Nicht eine Luftwaffen-Maschine, sondern ein privates Charterflugzeug brachte die beiden nach Berlin. Damit signalisierte die neue Bundesregierung ein Stück Kontinuität mit der alten in der Haltung zum Irak-Krieg. Die Landung einer deutschen Militärmaschine in Bagdad verbot sich einfach - und wäre wohl auch zu gefährlich gewesen.
Zufall oder nicht: Genau neben einem großen gelben F, einer Markierung auf dem Rollfeld, die aber auch das Wort Freiheit symbolisieren könnte, bleiben René Bräunlich und Thomas Nitzschke nach ihrer Ankunft in Berlin stehen. Gefasst, aber doch sichtlich bewegt, blicken sie auf die wartende Schar von fast 100 Journalisten. Es ist 14.24 Uhr.
Der 32-jährige René Bräunlich tritt in seiner dunklen dicken Jacke an die Mikrofone. Er hat Augenringe und wirres Haar. »Ich bin froh, wieder daheim zu sein. Mir fehlen einfach die Worte. Wir hatten eine schwere Zeit.« Als er sich bei seinen Angehörigen bedankt, zittert seine Stimme. Die Familie sei ganz stark gewesen und »hat immer hinter mir gestanden«, sagt der blasse Mann. Er hat seine Lebensgefährtin Sindy mit dem kleinen Sohn Eric-Louis lange nicht gesehen.

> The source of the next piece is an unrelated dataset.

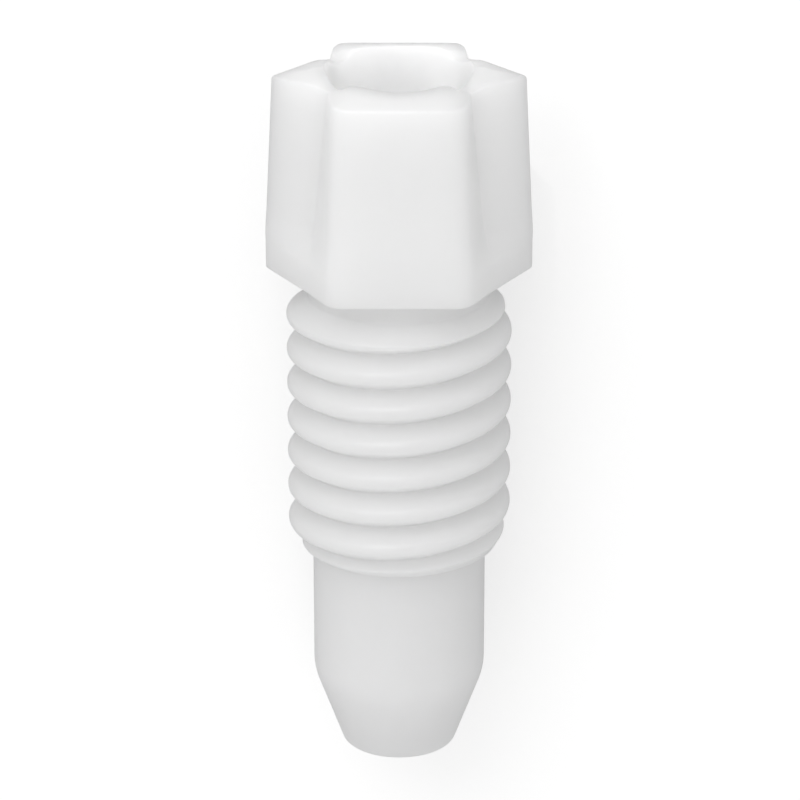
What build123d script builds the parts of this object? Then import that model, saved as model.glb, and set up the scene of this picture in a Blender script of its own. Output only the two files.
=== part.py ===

Die Familien der Befreiten warten an einem »dritten, unbekannten Ort«, wie es heißt, auf das Wiedersehen mit ihren Lieben. Nach Angaben des Auswärtigen Amtes soll es nicht gleich zurück in die sächsische Heimat gehen. An dem nicht genannten Treffpunkt sollten sich die Männer erstmal abgeschirmt von der Öffentlichkeit sammeln können, ihre Familien sprechen und anfangen, die schreckliche Zeit zu verarbeiten, sagt Sprecher Jens Uwe Plötner. Sie könnten sich aber frei entscheiden, wann sie zurückkehren. Schließlich warten in Leipzig viele Menschen, die mit Mahnwachen, Kerzen und Gebeten in Gedanken oft bei ihnen waren.
Die dunkle Kleidung der beiden Techniker erinnert an den Beginn ihrer Leidenszeit und passt so gar nicht zu diesem warmen Frühlingstag - die Techniker waren im Wintermonat Januar im Auftrag ihrer Firma Cryotec in den Irak gestartet. Dort waren sie am 24. Januar nördlich von Bagdad mit Gewalt entführt worden. Es gab nur spärliche Lebenszeichen von ihnen. Zuletzt hatten sie auf einem Video gefleht, ihnen zu helfen. Auch ihre Mütter hatten sich mit einem dramatischen Appell an die Entführer gewandt.
Thomas Nitzschke wendet sich gestern in seinen kurzen Worten zuerst an die Bundesregierung. »Besonderer Dank gilt dem Auswärtigen Amt und dem Krisenstab.« Er ist wie sein Kollege stark bewegt. Auch seine Stimme klingt erschüttert. Er konzentriert sich auf seine Sätze, um nicht die Fassung zu verlieren. »Wir sind sehr froh, noch am Leben zu sein, was für uns nicht selbstverständlich ist.«
Fragen beantworten die beiden Leipziger nicht. Nicht mal zehn Minuten nach ihrer Landung sind René Bräunlich und Thomas Nitzschke in einem dunkelblauen Kleinbus verschwunden. Er bringt sie zu dem lang ersehnten Treffen mit ihren Familien.